6. Use Vertical Space to Expand Compartments Without Expanding the Footprint
Bento gardening does not have to stay flat. The surface area of your container or raised bed is fixed, but you can add height to one or two compartments by inserting a small trellis, stake, or obelisk. This lets you grow climbing plants that would otherwise outgrow a small compartment.
Choose compact, climbing varieties: ‘Patio Snacker’ cucumber, ‘Sugar Ann’ pea (which tops out at 20 inches / 50 cm), or ‘Haricot Vert’ pole beans (bush types are better for flat compartments, but if you want climbing, use a 24-inch / 60 cm trellis). Place the trellis on the north side of the bed so it does not cast shade on shorter compartments south of it.
Vertical compartments also help with airflow. In humid climates, a trellis lifts leaves off the soil, reducing the risk of powdery mildew and damping off. That matters especially for cucumber and pea compartments, which are prone to fungal issues in dense plantings.

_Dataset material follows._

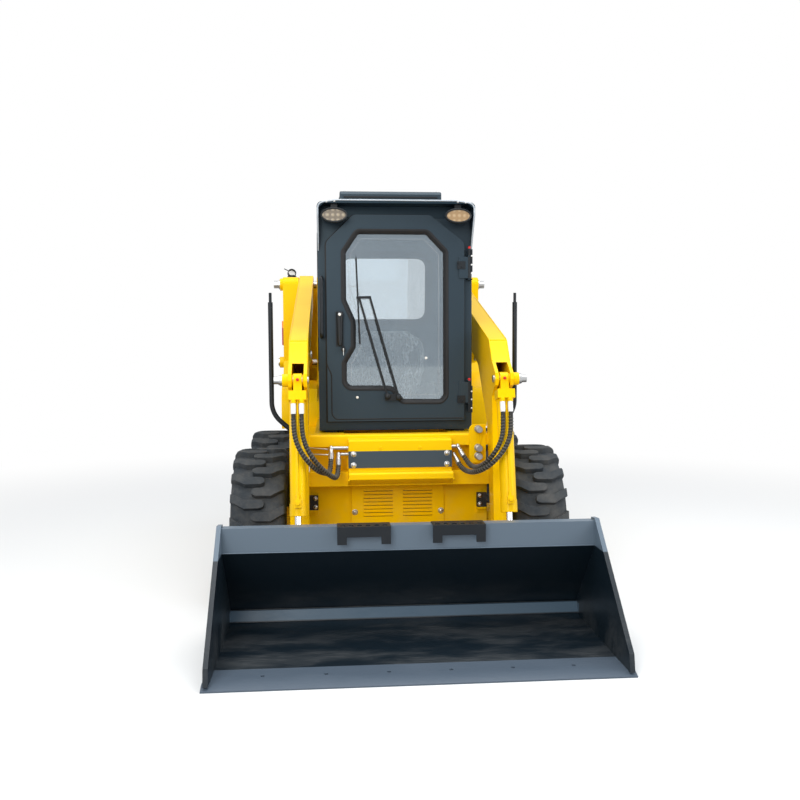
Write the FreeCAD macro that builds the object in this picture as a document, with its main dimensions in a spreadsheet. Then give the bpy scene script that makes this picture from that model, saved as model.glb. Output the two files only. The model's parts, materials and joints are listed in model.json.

When using vertical elements, anchor the trellis securely — a 36-inch (90 cm) bamboo teepee pushed 6 inches (15 cm) into the soil works well for a 2-square-foot bed. Train the plant up the structure from the start; if it flops sideways, it will invade neighboring compartments and defeat the purpose of division.

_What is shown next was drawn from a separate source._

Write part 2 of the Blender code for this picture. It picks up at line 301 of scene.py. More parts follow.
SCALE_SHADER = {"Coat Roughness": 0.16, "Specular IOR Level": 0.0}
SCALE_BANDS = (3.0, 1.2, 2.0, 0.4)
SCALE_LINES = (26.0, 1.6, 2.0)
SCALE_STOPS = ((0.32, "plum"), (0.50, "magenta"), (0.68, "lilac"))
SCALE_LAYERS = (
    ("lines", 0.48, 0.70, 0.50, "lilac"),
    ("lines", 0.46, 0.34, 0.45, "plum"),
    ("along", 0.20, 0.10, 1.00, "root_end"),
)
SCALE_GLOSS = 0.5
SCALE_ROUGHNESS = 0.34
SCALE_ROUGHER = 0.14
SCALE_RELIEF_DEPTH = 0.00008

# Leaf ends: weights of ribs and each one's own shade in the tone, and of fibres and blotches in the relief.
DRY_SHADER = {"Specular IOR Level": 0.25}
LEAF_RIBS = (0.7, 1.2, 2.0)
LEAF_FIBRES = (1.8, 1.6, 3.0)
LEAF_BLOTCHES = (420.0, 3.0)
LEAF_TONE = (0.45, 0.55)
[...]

7. Plan for Succession Planting by Swapping Compartments Independently
One of the greatest strengths of a bento layout is that it makes succession planting straightforward. Instead of pulling up the whole bed and starting over, you can replace individual compartments as crops finish. This extends your season and increases total yield from the same small space.
For example, after you harvest the basil compartment in late summer — or if the basil bolts — you can pull that section, refresh the soil with a handful of compost, and plant fall lettuce or spinach in the same spot. Meanwhile, the tomato main compartment keeps producing until frost. The chive edge compartment stays for months, providing a steady harvest of leaves and flowers.
Here is a practical succession schedule for a four-compartment bento bed in a temperate climate:
- Spring (April–May): Main compartment: pea shoots or radishes (fast, harvest in 4 weeks). Flavor compartment: cilantro. Pest compartment: calendula. Edge compartment: pansies.
- Early summer (May–June): Pull pea/radish compartment, replace with dwarf tomato. Pull cilantro, replace with basil. Keep calendula and pansies.
- Late summer (August): Pull basil if bolting, replace with fall spinach. Keep tomato, calendula, pansies. Once tomato finishes by early October, pull and plant garlic cloves or winter lettuce.
This rotation requires you to have backup plants ready — start seeds in small pots a few weeks before the swap date so the replacement compartment is filled with a young, vigorous transplant, not a bare patch with seeds that will take weeks to germinate. The independence of compartments means you never have to wait for the entire bed to hit a clean break before replanting.
Bento gardening transforms the frustration of small-space compromise into a disciplined, productive system. By treating each container as a complete world with defined roles, you can grow a surprising variety of edibles and ornamentals in an area smaller than a kitchen counter. These bento gardening tips work whether you are working with a balcony pot, a windowsill box, or a four-square-foot raised bed on a patio. Start with the divisions, choose the right plants, and let the compartments do the work.